== Dataset extract ==

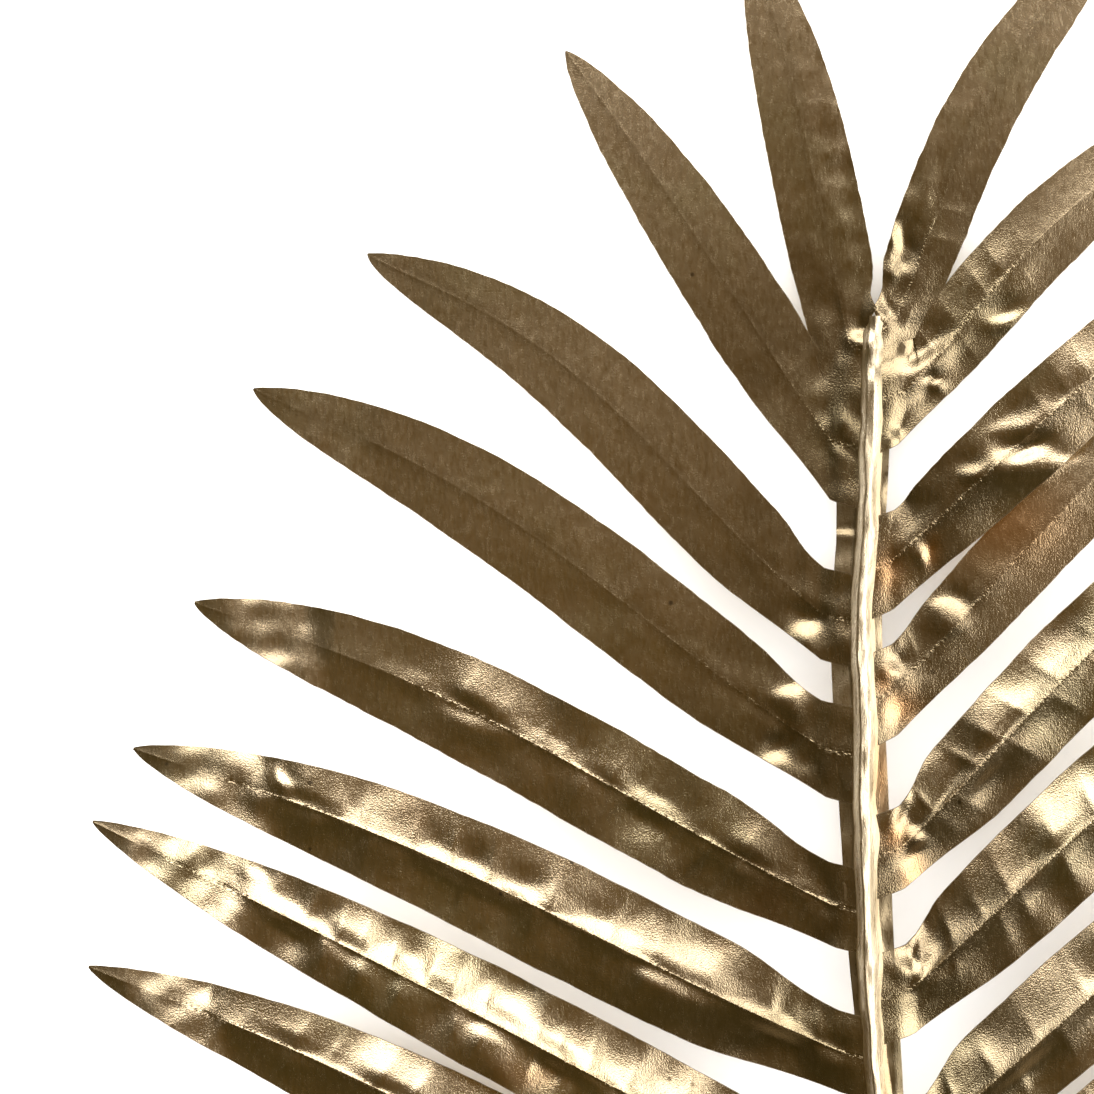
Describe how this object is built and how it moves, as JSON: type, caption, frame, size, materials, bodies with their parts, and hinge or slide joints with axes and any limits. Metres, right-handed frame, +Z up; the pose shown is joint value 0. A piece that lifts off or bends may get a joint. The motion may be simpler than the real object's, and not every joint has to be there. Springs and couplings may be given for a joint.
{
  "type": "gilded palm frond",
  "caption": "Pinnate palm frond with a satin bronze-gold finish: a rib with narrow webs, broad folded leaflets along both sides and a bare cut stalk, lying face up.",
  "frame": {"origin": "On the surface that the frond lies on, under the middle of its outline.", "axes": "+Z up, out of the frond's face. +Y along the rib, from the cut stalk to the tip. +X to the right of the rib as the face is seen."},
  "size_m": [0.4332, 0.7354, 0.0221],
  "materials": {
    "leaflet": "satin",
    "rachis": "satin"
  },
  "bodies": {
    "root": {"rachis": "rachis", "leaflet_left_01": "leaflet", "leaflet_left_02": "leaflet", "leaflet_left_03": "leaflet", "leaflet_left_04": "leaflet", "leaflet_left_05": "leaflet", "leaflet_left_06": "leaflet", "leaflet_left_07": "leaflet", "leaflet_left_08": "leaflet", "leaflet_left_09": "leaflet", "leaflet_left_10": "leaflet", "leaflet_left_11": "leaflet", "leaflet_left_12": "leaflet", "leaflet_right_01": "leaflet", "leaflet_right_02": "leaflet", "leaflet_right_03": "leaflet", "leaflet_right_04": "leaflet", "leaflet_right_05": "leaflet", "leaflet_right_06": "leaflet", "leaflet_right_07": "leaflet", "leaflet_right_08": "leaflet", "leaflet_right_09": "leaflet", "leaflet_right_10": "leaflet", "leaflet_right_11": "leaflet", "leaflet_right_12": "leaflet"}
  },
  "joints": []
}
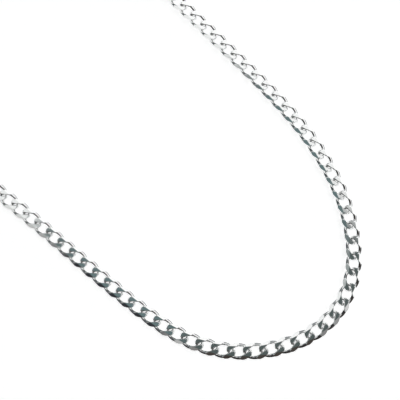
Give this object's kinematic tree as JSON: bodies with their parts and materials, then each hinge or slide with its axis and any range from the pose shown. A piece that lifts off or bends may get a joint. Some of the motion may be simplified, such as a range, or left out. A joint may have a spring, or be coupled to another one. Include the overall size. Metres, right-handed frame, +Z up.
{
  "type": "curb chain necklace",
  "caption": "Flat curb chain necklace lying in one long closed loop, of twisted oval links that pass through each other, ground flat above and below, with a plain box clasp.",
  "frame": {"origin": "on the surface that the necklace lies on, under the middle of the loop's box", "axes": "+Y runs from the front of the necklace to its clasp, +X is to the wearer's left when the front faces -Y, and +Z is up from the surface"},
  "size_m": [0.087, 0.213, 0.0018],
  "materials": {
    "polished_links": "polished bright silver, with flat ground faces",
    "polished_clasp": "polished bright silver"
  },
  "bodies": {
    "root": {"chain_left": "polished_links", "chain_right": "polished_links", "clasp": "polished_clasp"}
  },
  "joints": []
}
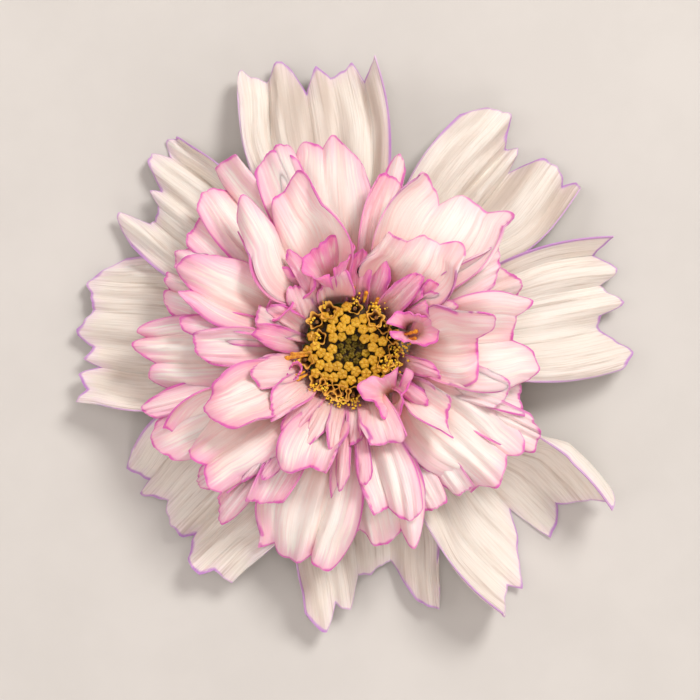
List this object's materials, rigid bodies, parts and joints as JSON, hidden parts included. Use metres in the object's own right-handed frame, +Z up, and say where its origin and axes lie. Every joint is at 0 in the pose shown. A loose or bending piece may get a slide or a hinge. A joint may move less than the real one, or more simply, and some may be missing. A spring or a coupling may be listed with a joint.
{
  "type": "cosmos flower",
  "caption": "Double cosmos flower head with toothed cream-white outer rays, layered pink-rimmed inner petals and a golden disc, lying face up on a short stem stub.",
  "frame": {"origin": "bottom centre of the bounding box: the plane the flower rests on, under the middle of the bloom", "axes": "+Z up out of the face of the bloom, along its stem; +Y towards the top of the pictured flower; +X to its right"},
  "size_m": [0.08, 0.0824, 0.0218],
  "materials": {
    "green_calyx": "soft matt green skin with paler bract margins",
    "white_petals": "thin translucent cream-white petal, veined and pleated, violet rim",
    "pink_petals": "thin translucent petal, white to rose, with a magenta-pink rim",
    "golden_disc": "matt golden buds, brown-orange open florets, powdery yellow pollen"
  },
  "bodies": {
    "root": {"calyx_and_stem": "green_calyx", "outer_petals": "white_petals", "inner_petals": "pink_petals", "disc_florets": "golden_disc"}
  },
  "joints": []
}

== Request ==
Make an exact copy of the material above.

== Answer ==
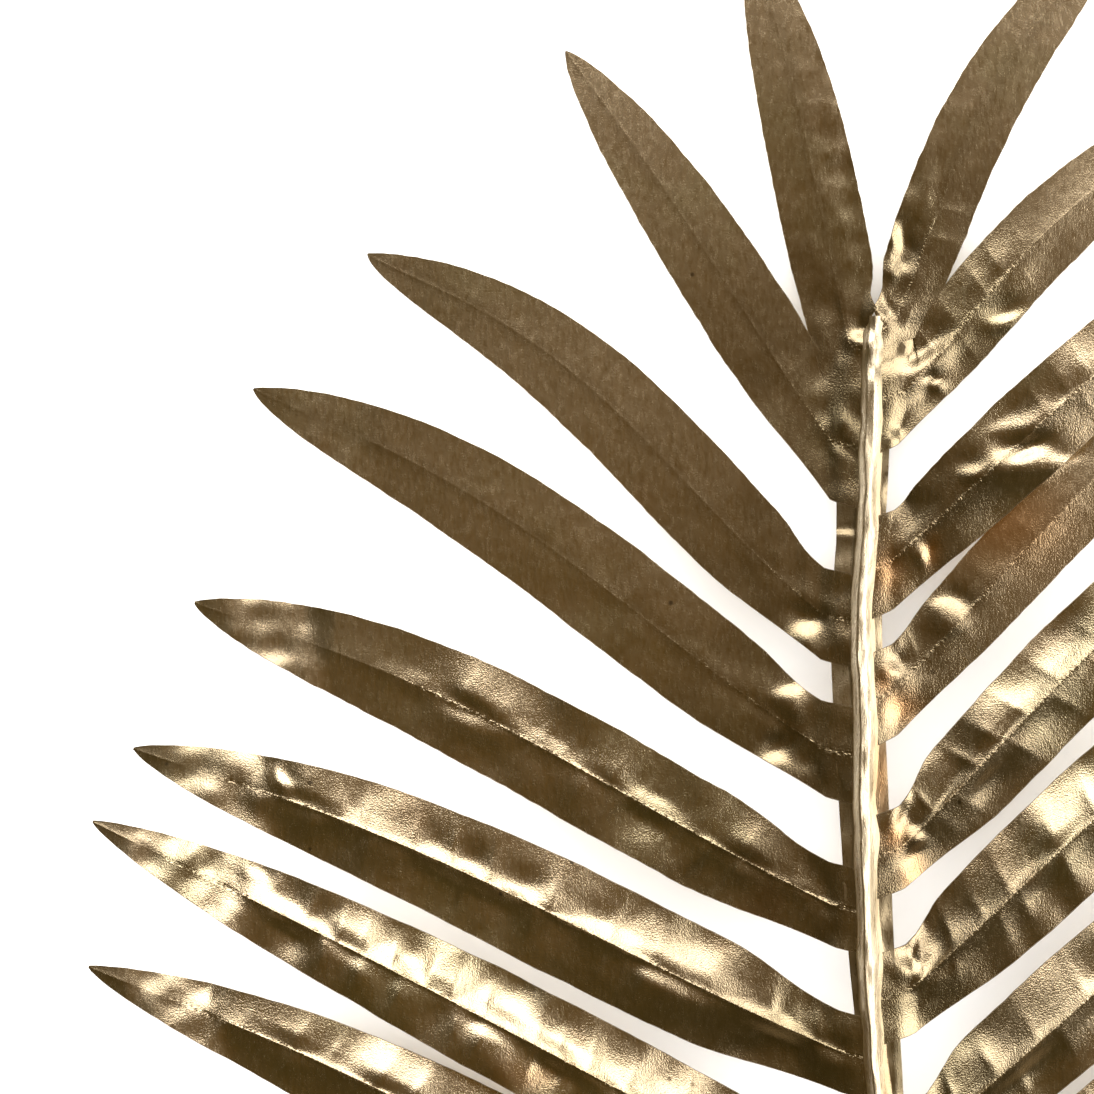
Describe how this object is built and how it moves, as JSON: type, caption, frame, size, materials, bodies with their parts, and hinge or slide joints with axes and any limits. Metres, right-handed frame, +Z up; the pose shown is joint value 0. A piece that lifts off or bends may get a joint. The motion may be simpler than the real object's, and not every joint has to be there. Springs and couplings may be given for a joint.
{
  "type": "gilded palm frond",
  "caption": "Pinnate palm frond with a satin bronze-gold finish: a rib with narrow webs, broad folded leaflets along both sides and a bare cut stalk, lying face up.",
  "frame": {"origin": "On the surface that the frond lies on, under the middle of its outline.", "axes": "+Z up, out of the frond's face. +Y along the rib, from the cut stalk to the tip. +X to the right of the rib as the face is seen."},
  "size_m": [0.4332, 0.7354, 0.0221],
  "materials": {
    "leaflet": "satin",
    "rachis": "satin"
  },
  "bodies": {
    "root": {"rachis": "rachis", "leaflet_left_01": "leaflet", "leaflet_left_02": "leaflet", "leaflet_left_03": "leaflet", "leaflet_left_04": "leaflet", "leaflet_left_05": "leaflet", "leaflet_left_06": "leaflet", "leaflet_left_07": "leaflet", "leaflet_left_08": "leaflet", "leaflet_left_09": "leaflet", "leaflet_left_10": "leaflet", "leaflet_left_11": "leaflet", "leaflet_left_12": "leaflet", "leaflet_right_01": "leaflet", "leaflet_right_02": "leaflet", "leaflet_right_03": "leaflet", "leaflet_right_04": "leaflet", "leaflet_right_05": "leaflet", "leaflet_right_06": "leaflet", "leaflet_right_07": "leaflet", "leaflet_right_08": "leaflet", "leaflet_right_09": "leaflet", "leaflet_right_10": "leaflet", "leaflet_right_11": "leaflet", "leaflet_right_12": "leaflet"}
  },
  "joints": []
}
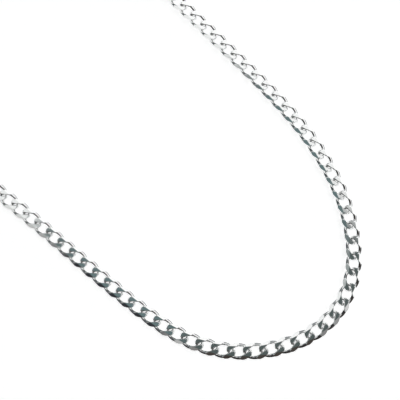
Give this object's kinematic tree as JSON: bodies with their parts and materials, then each hinge or slide with its axis and any range from the pose shown. A piece that lifts off or bends may get a joint. Some of the motion may be simplified, such as a range, or left out. A joint may have a spring, or be coupled to another one. Include the overall size. Metres, right-handed frame, +Z up.
{
  "type": "curb chain necklace",
  "caption": "Flat curb chain necklace lying in one long closed loop, of twisted oval links that pass through each other, ground flat above and below, with a plain box clasp.",
  "frame": {"origin": "on the surface that the necklace lies on, under the middle of the loop's box", "axes": "+Y runs from the front of the necklace to its clasp, +X is to the wearer's left when the front faces -Y, and +Z is up from the surface"},
  "size_m": [0.087, 0.213, 0.0018],
  "materials": {
    "polished_links": "polished bright silver, with flat ground faces",
    "polished_clasp": "polished bright silver"
  },
  "bodies": {
    "root": {"chain_left": "polished_links", "chain_right": "polished_links", "clasp": "polished_clasp"}
  },
  "joints": []
}
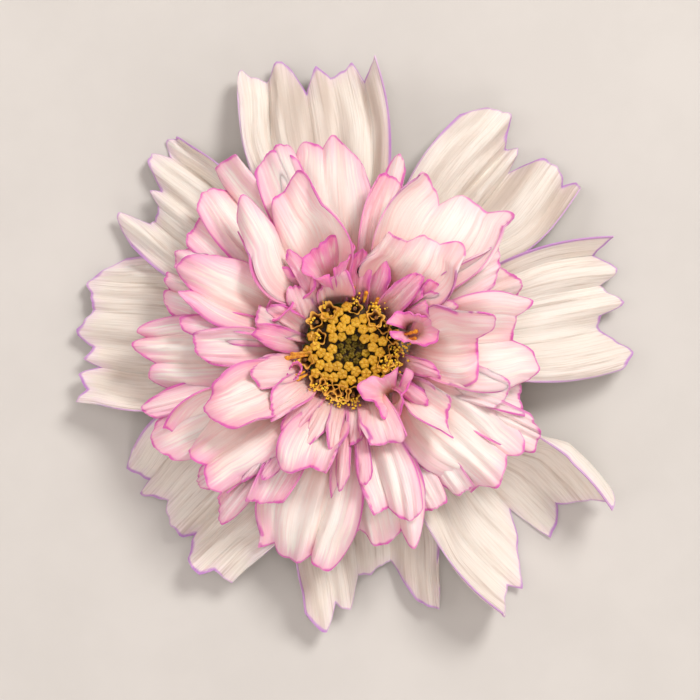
List this object's materials, rigid bodies, parts and joints as JSON, hidden parts included. Use metres in the object's own right-handed frame, +Z up, and say where its origin and axes lie. Every joint is at 0 in the pose shown. A loose or bending piece may get a slide or a hinge. A joint may move less than the real one, or more simply, and some may be missing. A spring or a coupling may be listed with a joint.
{
  "type": "cosmos flower",
  "caption": "Double cosmos flower head with toothed cream-white outer rays, layered pink-rimmed inner petals and a golden disc, lying face up on a short stem stub.",
  "frame": {"origin": "bottom centre of the bounding box: the plane the flower rests on, under the middle of the bloom", "axes": "+Z up out of the face of the bloom, along its stem; +Y towards the top of the pictured flower; +X to its right"},
  "size_m": [0.08, 0.0824, 0.0218],
  "materials": {
    "green_calyx": "soft matt green skin with paler bract margins",
    "white_petals": "thin translucent cream-white petal, veined and pleated, violet rim",
    "pink_petals": "thin translucent petal, white to rose, with a magenta-pink rim",
    "golden_disc": "matt golden buds, brown-orange open florets, powdery yellow pollen"
  },
  "bodies": {
    "root": {"calyx_and_stem": "green_calyx", "outer_petals": "white_petals", "inner_petals": "pink_petals", "disc_florets": "golden_disc"}
  },
  "joints": []
}